Methodology: A suspension of concentrated PEDOT:PSS in water and OTS was mixed and diluted with hexane to prepare the coating solution. The solution was then spin-coated on various surfaces, including glass, cotton fabric, polyester fabric, and metals. Substrates were also dip-coated and spray-coated to study the viability of other coating methods as well. To study the gelation of the mixture, rheology measurements have been made via an oscillatory time sweep experiment. The coated substrates were characterized by scanning electron microscopy to study the surface texture, and FTIR and EDS were performed to analyze the composition. The hydrophobicity was studied by contact angle goniometry, and both static and dynamic contact angles were recorded. A contact angle hysteresis as low as 6° was observed. To evaluate the dust-repellent performance of the coating, a custom-built dust deposition setup is being developed to simulate the space environment. Further, the conductivity of the coating is analyzed by impedance spectroscopy and four-point probe conductivity measurements. Studies demonstrating the mechanical performance of the coating as well as its chemical stability, will also be presented.

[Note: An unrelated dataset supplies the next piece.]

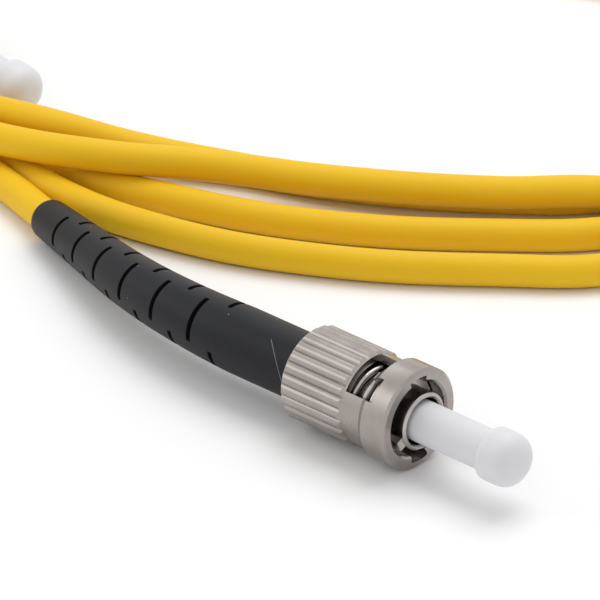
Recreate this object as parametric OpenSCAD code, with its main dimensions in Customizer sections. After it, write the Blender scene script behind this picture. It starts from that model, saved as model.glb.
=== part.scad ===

Conclusion: In conclusion, this project presents a promising environment-friendly dust-repellent coating for outer space applications that can potentially improve the performance and longevity of spacecraft or other equipment, including protective upgrades for the upcoming anticipated ARTEMIS missions. The hybrid approach used in the synthesis of the coating can be further optimized to improve its performance and compatibility with different spacecraft materials. Further, the development of a dust-repellent coating for outer space applications can have broader implications for other industries. For example, the coating can be applied to solar panels, wind turbines, and other structures and devices exposed to harsh environments, providing an economical solution for damage mitigation and maintenance needs.